The 1972 hostage crisis took place five years after Israel had demonstrated its military superiority in the Six-Day War, and Palestinian militants relied on hijackings and terrorist attacks to draw attention to their cause. On that late-summer day in 1972, the Palestinian militant group known as the Black September Organization called for the release of 234 prisoners—some of whom had been imprisoned for years in Israeli and German jails, threatening to kill one hostage every hour until their demand was met.
The goal of the Munich attack “was to put the Palestinian situation on the largest possible world stage,” says David Clay Large, author of Munich 1972: Tragedy, Terror, and Triumph at the Olympic Games. “The Olympics would do just that.” Meanwhile, in addition to inflicting a devastating loss of life, the hostage crisis would become a major source of embarrassment for Germany, less than three decades after the end of the Holocaust. As Large explains, “One of the most pressing concerns for the Munich organizers was not to look like the old Germany—of concentration camps and watch towers—or the Berlin Games of 1936, which had heavy security, armed guards. They wanted to look like the new, joyful Germany—transparent, democratic, open.”

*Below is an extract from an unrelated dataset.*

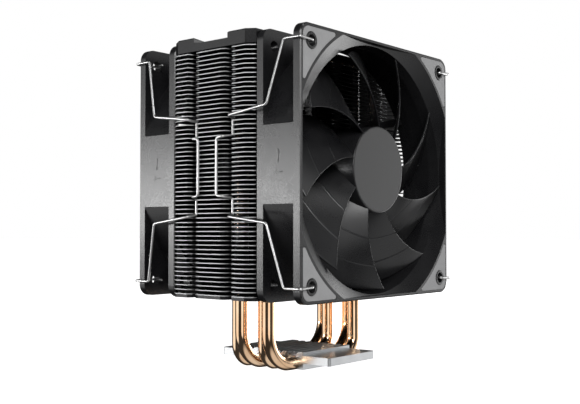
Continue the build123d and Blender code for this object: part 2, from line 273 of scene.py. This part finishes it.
# ---------------------------------------------------------------- materials
class Surface:
    """A Principled material with short ways to add procedural detail in the object's own coordinates."""

    def __init__(self, name, **values):
        self.material = bpy.data.materials.new(name)
        self.material.use_nodes = True
        self.tree = self.material.node_tree
        self.shader = self.tree.nodes["Principled BSDF"]
        self.place = self.new("ShaderNodeTexCoord").outputs["Object"]
        for socket, value in values.items():
            self.shader.inputs[socket.replace("_", " ")].default_value = value

    def new(self, kind):
        return self.tree.nodes.new(kind)

    def link(self, source, target):
        self.tree.links.new(source, target)

    def noise(self, per_metre, detail=3.0, stretch=(1, 1, 1), distortion=0.0):
        """Noise texture; a stretch below 1 draws it out along that axis."""
        mapping = self.new("ShaderNodeMapping")
        mapping.inputs["Scale"].default_value = stretch
        self.link(self.place, mapping.inputs["Vector"])
        node = self.new("ShaderNodeTexNoise")
        node.inputs["Scale"].default_value = per_metre
        node.inputs["Detail"].default_value = detail
        node.inputs["Distortion"].default_value = distortion
        self.link(mapping.outputs["Vector"], node.inputs["Vector"])
        return node.outputs["Fac"]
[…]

Mason was just one of several journalists who expected to be covering sports that day in Munich but were suddenly called upon to redirect their training toward reporting on an act of terrorism. One colleague, Marvin Bader (played by Ben Chaplin in the movie), was a Jewish American journalist for whom an assignment in the country where the Holocaust took place brought deep discomfort. According to Mason, “Marvin was a deeply religious and sensitive person, and so having spent a number of years in Germany doing shows like this—like ski jumping—to go back to Germany time and time again was not easy.”
As the movie depicts, Mason’s colleague from the news division, Peter Jennings, dressed up like an athlete with fake credentials and went undercover, sneaking into the Olympic Village so he could watch the scene unfold from the 11th floor of the Italian delegation, across the street from the Israeli team’s compound. During the course of the day, one hostage escaped through a window and two were killed as they tried to seize their captors’ weapons. The drama ended with the deaths of the remaining nine in a botched rescue attempt that night, at an airfield. ABC host Jim McKay told the world, “They’re all gone.”
After he stayed up for an entire day, Mason remembers going back to his hotel room after the crisis subsided, pouring a stiff drink, and having “a good cry.” “It was the first time that day we had been able to feel what we were involved in,” he says. He remembers thinking, “This is all so unfair. These young people were just trying to represent their country and to pursue excellence in front of the world, and they were deprived of that opportunity.”
In the immediate aftermath of the massacre, Israel responded by launching air attacks and bombings against Palestine Liberation Organization targets in Lebanon and Syria. According to Large, “There was initially all kinds of sympathy for the Israelis in connection with this terrible attack, but the reprisal attacks by the Israelis were so severe and so nondiscriminating that opinion started to turn against the Israelis to some degree.” He adds, “There are a lot of parallels between then and now.” A year after the terrorist attack, in 1973, the Yom Kippur War took place, with a coalition of Arab states, led by Egypt and Syria, attacking the Sinai Peninsula in retaliation for the Israeli airstrikes.
After the historic 1972 broadcast, Mason continued to work as a producer in sports broadcasting, accumulating a total of nine Olympic Games and half a dozen FIFA World Cups under his belt. Now based in Florida, he’s the executive producer and CEO of his own production company. Consulting on September 5 has been surreal, he says: to experience being in front of the camera—at least, as portrayed by Magaro—instead of behind it. As he puts it, “I’ve been behind the scenes all these years in production, so I had to get used to working with someone who is actually playing me. That took some getting used to.”
More than anything, he hopes the dedication that he and his colleagues brought to journalism will be the main take-home message for viewers. “It was a roller-coaster ride the entire day,” Mason reflects. “We were just doing our job, and we had to get [the story] right.”